Jail presents special challenges for a half-million voters
The vast majority of states allow those serving misdemeanor sentences in jails to vote. And the Supreme Court ruled back in 1974 that eligible voters being held in jails — those who have been arrested but not yet convicted — could not be denied their right to vote because they were incarcerated.
On any given day, the number of eligible voters locked up by cities and counties ranges from half a million to 700,000, numbers big enough to tip the outcome of close legislative or congressional contests — or even a presidential battleground state.
But in a year in which the coronavirus pandemic has made everything about elections more difficult, this particularly hard-to-reach segment of the electorate is even tougher to reach.
Recently, for example, when a voting rights group sent postcards with election registration and voting information to some incarcerated voters in Arizona for a July primary, officials confiscated the mailings with little explanation, according to Dana Paikowsky, a jail voting expert at the Campaign Legal Center, which advocates for voting rights.
Voting while incarcerated is hard, and the turnout rate among jailed voters is already low. During a pandemic that has further cut off outside visits into jails and prisons — including, in many cases, voter registration drives — the situation has only worsened.
"Jail-based disenfranchisement is a complex system of conditions and factors and laws that make it incredibly difficult for incarcerated people to cast their ballots," Paikowsky said. "Covid-19 has exacerbated all of those problems."
Even in normal times, Paikowsky said there are a variety of hurdles incarcerated voters must overcome to cast largely absentee ballots.
Few jailed voters know they remain eligible to vote from behind bars. Neither do many officials, who Paikowsky said often don't know what obligations they have to facilitate that process. There's little oversight from the states. Nor are there many policies from jail administrators or election officials that clearly explain how to vote from the inside.
And for those jailed after their state's deadline for obtaining an absentee ballot, there may not be another way of voting. This reportedly happened to some Black Lives Matter protesters who were arrested during the wave of demonstrations early this summer, when many states were holding primaries.
"If the state doesn't provide them with an alternative means of exercising that right," Paikowsky said, "then they're just disenfranchised."

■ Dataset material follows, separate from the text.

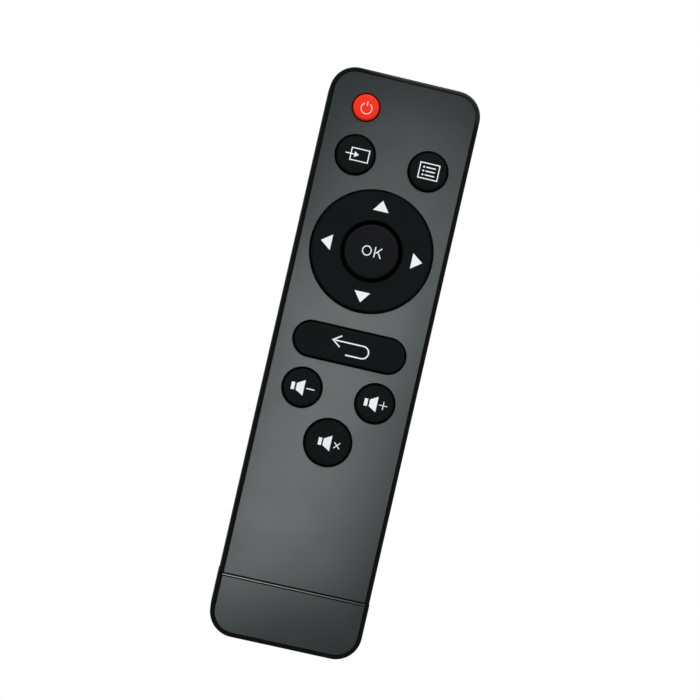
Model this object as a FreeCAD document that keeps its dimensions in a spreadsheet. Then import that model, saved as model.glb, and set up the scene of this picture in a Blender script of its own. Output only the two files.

"Those efforts are severely hampered if not entirely halted as a result of a pandemic," said Sean Morales-Doyle, senior counsel for democracy issues at the Brennan Center for Justice, a voting rights group. "You can't go into a jail to register people to vote when you've got a pandemic that hits incarcerated people particularly hard."
Both Morales-Doyle and Paikowsky said the onus to make sure jailed voters can exercise their political rights is on local election and jail officials. They say polling stations should be set up inside the lockups and election officials should work with sheriff's offices, which run most jails, to get jailed people vote-by-mail ballots in time.
"The state takes responsibility for all kinds of things for them because the person is locked up," Morales-Doyle said. "They take responsibility for their health care and their meals, and all the other things that they're constitutionally entitled to. This is another one of the things that they're constitutionally entitled to."
Morales-Doyle pointed to places such as Chicago, where a Cook County ordinance mandates more access to voting in jails, as an example of how the system can improve. The County Jail set up multiple polling centers for the primary in March. Other states have taken additional measures.
To minimize the risk of Covid-19 exposure for presidential election voters, Vermont — one of only two states, with Maine, that allows prison inmates to vote — is also among the handful of states that have decided to send all registered voters a mail-in ballot this fall. And that will include incarcerated registered voters with a prison address. Emily Tredeau, an attorney for the Vermont Prisoners' Rights Office, predicted that because the ballots will be sent out with a postage-paid return envelope, prison turnout will increase this year.
But while some jurisdictions are taking steps to make voting more accessible for pre-trial detainees during the pandemic, Morales-Doyle said many counties and states still have much work to do. He notes how the pandemic has put a spotlight on voting by mail and the hurdles that come with it — especially for people who are effectively quarantined because they're ill or have been in close contact with infected people.
"That's always been the case for people in jail that they face all those obstacles and then some," Morales-Doyle said. "We should use this renewed focus to shine a light on and pay more attention to the people who are both experiencing the brunt of the pandemic from a public health perspective and the highest obstacles when it comes to casting a ballot. Those are people who are currently in custody."
After the Arizona voting postcards were confiscated, one jailed person was connected with the Campaign Legal Center, which arranged for him to get an absentee ballot. But after the confiscation, which meant he didn't have the information from the postcard about voting, he said he felt intimidated. He didn't end up voting in the July primary.
"That situation shows, in order to even get a ballot, you might have to be an agitator," Paikowsky said. "In order to be able to use that ballot, you need access to lots of information and resources. It's something that can be incredibly difficult for people who are incarcerated."